Nas escolas teremos que ensinar o que Mia Couto uma vez escreveu, “que a maior desgraça de um país pobre é que, em vez de produzir riqueza, vai produzindo ricos” e acrescentava ainda que, “é urgente termos histórias onde o vencedor não seja o mais poderoso. Temos de ver como vencedores não o mais arrogante, mas sim o mais tolerante, aquele que consegue escutar todos os outros. Temos de ter histórias em que o herói não é o lambe-botas, nem o chico-esperto”.

Assim, a história de Cinderela lembra-nos que, nas empresas, a verdadeira liderança emerge da humildade e do serviço. É a capacidade de transformar rivalidades em colaboração, de reconhecer e valorizar o potencial em cada indivíduo, e de liderar não de cima, mas de dentro, caminhando lado a lado com aqueles que buscam alcançar um objetivo comum. As empresas têm de potenciar uma cultura de humildade, onde, os seus líderes, tal como a fada madrinha, estejam de facto ao serviço, pois só líderes que servem, criam empresas que prosperam e colaboradores que exponenciam a sua missão.

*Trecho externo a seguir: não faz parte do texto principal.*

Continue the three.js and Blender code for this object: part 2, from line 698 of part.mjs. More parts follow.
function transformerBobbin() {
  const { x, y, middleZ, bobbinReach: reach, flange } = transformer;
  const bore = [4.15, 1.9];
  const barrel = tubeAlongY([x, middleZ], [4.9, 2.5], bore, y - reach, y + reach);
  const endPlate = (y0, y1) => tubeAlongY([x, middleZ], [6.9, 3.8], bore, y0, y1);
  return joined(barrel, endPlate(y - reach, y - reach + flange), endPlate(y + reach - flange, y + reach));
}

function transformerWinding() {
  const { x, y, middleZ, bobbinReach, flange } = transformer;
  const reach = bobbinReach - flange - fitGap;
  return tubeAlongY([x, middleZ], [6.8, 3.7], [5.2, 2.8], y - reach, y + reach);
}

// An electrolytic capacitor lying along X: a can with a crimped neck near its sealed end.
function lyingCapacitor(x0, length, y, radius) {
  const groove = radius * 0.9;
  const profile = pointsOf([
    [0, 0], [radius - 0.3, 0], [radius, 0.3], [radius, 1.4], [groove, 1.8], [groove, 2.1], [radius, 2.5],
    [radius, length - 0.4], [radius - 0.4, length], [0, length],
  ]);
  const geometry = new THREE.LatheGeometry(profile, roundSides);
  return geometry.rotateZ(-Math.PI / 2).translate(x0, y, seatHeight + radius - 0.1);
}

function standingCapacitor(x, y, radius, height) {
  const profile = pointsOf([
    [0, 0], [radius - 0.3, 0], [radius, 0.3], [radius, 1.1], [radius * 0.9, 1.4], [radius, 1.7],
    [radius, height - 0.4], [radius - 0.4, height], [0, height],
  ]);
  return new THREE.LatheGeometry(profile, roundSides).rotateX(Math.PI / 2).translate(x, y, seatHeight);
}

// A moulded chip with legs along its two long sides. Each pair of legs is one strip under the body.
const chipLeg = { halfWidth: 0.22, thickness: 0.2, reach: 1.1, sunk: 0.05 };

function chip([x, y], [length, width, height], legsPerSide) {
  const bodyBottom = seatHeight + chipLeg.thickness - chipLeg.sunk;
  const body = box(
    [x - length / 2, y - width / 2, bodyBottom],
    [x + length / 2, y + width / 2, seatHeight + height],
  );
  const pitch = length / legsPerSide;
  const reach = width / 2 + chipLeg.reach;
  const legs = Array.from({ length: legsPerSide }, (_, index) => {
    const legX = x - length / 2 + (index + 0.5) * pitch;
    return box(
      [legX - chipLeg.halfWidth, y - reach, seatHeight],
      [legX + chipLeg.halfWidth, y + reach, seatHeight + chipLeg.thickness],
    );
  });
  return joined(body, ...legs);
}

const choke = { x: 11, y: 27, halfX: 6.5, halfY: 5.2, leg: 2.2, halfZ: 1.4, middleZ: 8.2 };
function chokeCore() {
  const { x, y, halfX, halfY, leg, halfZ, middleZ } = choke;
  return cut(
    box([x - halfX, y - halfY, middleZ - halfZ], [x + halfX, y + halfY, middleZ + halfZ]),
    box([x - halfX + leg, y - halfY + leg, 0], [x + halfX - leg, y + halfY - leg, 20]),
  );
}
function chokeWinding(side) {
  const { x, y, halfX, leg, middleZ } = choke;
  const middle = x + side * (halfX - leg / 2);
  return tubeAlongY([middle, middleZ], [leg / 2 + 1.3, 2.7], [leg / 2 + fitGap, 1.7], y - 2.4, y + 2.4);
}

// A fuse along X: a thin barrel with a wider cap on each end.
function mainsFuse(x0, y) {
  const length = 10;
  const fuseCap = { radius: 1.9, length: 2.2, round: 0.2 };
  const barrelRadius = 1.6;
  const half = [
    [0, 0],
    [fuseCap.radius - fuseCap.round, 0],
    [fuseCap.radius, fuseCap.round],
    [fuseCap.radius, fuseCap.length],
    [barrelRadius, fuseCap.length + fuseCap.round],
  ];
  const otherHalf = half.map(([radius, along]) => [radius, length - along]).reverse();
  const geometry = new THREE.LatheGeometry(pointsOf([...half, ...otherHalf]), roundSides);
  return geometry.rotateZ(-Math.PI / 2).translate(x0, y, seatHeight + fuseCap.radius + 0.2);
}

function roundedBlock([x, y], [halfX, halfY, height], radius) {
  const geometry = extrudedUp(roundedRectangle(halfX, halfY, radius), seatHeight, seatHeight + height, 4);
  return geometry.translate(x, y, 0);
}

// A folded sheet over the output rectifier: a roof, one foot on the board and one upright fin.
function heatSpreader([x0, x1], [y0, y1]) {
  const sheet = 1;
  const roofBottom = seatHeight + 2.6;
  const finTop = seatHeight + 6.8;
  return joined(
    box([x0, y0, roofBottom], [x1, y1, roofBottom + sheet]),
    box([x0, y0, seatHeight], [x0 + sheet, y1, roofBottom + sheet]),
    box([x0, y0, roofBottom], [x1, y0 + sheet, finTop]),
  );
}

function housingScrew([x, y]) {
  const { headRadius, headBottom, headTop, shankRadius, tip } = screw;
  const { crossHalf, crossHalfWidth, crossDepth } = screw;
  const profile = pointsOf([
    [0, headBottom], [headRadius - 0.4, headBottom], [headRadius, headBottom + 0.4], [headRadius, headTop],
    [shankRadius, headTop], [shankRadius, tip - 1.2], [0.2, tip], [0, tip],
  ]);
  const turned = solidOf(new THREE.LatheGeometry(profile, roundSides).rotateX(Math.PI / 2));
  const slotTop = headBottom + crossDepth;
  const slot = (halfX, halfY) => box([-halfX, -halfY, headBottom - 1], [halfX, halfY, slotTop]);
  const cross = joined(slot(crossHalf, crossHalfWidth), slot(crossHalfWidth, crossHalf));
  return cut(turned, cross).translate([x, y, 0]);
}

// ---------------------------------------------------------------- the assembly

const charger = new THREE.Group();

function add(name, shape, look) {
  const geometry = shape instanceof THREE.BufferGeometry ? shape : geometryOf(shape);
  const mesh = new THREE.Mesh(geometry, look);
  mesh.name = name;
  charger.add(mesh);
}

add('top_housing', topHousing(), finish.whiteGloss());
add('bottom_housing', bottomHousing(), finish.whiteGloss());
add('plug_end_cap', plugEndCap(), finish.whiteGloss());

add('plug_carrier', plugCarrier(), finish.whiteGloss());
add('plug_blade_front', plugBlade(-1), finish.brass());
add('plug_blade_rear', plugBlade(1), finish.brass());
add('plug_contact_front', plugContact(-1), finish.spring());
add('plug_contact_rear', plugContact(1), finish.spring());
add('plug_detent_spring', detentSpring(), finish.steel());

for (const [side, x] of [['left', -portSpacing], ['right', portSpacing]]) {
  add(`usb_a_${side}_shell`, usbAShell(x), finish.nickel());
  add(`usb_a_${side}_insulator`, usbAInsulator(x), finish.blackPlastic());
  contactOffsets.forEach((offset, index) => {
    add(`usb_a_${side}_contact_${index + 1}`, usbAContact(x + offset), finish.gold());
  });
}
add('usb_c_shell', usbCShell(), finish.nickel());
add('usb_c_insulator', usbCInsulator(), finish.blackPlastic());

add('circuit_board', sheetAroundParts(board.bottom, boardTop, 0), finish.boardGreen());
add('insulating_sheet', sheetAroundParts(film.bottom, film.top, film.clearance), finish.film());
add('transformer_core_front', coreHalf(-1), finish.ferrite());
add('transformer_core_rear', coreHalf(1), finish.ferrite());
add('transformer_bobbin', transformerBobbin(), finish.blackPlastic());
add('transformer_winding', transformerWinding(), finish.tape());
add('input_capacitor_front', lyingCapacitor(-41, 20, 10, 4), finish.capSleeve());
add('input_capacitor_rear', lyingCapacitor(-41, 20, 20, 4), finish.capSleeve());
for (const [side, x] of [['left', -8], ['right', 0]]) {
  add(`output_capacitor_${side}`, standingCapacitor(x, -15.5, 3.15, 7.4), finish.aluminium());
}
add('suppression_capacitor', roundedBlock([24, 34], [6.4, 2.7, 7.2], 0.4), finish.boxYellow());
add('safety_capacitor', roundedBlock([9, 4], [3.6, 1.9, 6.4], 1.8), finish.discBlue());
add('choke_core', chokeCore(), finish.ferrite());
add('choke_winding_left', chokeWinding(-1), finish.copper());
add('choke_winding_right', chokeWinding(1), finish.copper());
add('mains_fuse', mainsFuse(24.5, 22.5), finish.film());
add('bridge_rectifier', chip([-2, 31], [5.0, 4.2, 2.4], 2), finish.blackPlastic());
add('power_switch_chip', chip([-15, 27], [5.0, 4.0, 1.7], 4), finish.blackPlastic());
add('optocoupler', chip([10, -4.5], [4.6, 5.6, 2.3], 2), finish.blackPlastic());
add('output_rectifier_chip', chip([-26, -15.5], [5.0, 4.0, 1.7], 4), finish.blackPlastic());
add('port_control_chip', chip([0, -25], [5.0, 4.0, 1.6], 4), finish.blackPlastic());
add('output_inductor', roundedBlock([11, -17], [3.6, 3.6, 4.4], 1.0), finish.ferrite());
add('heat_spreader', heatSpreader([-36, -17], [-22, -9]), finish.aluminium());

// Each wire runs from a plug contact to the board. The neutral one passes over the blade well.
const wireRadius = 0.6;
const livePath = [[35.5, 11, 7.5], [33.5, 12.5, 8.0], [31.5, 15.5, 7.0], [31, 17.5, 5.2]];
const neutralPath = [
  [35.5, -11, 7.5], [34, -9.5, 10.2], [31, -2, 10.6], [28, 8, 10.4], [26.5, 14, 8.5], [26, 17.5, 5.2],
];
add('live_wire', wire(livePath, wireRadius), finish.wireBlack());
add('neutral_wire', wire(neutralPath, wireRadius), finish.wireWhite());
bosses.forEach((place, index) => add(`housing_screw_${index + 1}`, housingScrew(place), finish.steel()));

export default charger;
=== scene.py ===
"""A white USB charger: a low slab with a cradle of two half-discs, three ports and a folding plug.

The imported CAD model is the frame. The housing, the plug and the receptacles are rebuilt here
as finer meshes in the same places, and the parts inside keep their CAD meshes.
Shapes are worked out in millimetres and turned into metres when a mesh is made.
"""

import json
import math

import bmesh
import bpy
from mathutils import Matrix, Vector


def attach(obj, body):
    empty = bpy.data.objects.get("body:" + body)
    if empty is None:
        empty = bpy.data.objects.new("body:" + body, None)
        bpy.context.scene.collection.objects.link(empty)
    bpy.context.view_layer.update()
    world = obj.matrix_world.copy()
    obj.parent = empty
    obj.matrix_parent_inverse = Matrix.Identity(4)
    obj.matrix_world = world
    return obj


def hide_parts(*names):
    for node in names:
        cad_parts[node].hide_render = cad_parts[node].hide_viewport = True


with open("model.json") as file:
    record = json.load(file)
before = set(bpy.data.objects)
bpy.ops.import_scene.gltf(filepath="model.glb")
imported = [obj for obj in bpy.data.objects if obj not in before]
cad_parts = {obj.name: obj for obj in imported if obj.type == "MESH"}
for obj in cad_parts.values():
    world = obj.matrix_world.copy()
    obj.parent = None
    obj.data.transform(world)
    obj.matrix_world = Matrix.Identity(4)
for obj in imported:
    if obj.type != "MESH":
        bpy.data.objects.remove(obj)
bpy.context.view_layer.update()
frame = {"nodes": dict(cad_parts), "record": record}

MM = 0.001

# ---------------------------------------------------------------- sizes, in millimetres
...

Por isso liderar não é para todos, só para quem sabe escutar e servir.

Podemos dizer que a política precisa de encontrar o seu príncipe, ou seja, líderes que valorizem o ser sobre o ter, que vejam além dos votos e do poder, e que se dediquem verdadeiramente a combater a pobreza e a criar uma sociedade mais justa e igualitária. A política precisa de uma dose de realismo mágico, de uma transformação que a faça ver para além do ter, que a faça ser, ser uma força para o bem comum, ser uma resposta aos clamores dos que sofrem, ser um agente de mudança que coloca o amor ao próximo acima do amor ao poder.

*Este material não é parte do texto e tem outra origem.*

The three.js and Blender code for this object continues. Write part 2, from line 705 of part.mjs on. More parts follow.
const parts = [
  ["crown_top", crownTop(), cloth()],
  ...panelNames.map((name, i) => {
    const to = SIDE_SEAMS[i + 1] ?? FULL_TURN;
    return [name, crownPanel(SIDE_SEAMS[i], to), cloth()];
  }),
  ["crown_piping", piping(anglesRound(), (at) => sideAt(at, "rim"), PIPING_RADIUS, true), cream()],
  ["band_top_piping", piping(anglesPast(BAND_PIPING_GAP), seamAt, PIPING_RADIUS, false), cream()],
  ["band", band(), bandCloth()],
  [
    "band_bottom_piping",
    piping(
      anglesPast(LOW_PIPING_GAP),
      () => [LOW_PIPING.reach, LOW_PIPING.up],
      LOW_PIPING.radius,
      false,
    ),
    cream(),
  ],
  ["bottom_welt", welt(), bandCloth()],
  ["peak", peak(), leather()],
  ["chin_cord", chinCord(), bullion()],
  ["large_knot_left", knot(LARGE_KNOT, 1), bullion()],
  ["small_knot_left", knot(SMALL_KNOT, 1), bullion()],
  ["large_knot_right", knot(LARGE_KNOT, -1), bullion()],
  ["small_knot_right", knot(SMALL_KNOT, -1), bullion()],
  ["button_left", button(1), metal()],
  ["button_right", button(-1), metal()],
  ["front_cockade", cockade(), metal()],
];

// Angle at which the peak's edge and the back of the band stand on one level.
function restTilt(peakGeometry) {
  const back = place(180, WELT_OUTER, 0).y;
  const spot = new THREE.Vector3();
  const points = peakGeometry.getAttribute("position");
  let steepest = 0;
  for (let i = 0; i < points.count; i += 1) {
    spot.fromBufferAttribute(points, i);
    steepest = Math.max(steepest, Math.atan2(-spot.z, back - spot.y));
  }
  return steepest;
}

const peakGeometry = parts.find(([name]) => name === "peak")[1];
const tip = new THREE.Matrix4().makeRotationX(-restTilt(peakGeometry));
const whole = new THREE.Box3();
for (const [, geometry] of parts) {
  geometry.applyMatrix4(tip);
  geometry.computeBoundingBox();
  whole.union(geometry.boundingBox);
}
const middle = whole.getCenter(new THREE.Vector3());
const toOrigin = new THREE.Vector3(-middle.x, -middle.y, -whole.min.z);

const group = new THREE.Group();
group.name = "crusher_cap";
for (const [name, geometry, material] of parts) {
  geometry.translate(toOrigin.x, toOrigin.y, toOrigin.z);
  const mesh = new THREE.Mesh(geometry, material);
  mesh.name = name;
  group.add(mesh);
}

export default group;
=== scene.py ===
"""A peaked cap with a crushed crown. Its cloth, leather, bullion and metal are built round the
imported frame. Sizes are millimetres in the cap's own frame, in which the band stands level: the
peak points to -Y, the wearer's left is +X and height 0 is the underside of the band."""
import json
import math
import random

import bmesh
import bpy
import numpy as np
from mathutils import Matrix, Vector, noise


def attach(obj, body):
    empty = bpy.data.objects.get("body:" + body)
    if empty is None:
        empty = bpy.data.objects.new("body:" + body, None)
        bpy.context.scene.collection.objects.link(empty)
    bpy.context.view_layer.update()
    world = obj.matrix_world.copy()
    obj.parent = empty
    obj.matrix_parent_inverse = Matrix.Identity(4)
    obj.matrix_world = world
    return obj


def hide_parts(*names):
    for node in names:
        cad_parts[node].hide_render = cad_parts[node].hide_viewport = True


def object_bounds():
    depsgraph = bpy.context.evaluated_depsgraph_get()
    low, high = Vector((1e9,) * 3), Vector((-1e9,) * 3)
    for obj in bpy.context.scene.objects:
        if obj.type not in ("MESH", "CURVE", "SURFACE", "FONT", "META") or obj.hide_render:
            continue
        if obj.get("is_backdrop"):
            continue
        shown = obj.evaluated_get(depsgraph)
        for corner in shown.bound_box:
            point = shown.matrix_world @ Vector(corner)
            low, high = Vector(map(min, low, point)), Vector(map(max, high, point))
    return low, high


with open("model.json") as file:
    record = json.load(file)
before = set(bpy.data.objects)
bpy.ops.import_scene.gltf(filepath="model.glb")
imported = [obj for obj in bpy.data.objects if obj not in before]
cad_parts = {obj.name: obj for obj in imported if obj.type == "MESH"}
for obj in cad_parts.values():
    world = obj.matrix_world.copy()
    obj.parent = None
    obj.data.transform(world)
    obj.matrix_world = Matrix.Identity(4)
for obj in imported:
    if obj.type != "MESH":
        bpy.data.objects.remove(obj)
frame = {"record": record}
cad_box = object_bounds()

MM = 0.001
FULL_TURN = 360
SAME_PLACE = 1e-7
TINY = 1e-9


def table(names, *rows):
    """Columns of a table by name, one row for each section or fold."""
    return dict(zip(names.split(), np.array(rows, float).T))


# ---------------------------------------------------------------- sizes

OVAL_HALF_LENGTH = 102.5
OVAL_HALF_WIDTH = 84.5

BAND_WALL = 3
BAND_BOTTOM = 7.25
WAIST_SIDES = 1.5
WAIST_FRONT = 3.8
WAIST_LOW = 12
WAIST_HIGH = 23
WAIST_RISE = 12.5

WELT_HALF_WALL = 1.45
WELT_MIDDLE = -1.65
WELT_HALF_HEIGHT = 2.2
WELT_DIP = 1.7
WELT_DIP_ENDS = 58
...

Na Família e no Amor é muito mais simples, mas por vezes nada fácil. É ficarmos onde encontrarmos a paz, e fazer dessa paz a fada-madrinha que nos mostra a bondade da nossa Cinderela ou do nosso Príncipe. É termos só o que precisamos de ter, para podermos ser o que sentimos. E nesse sentido ser exemplo para os nossos filhos, mostrando que por muito que a vida nos seja madrasta, existem fadas-madrinhas, príncipes e cinderelas que fazem e farão a nossa história ser o que tem de ser.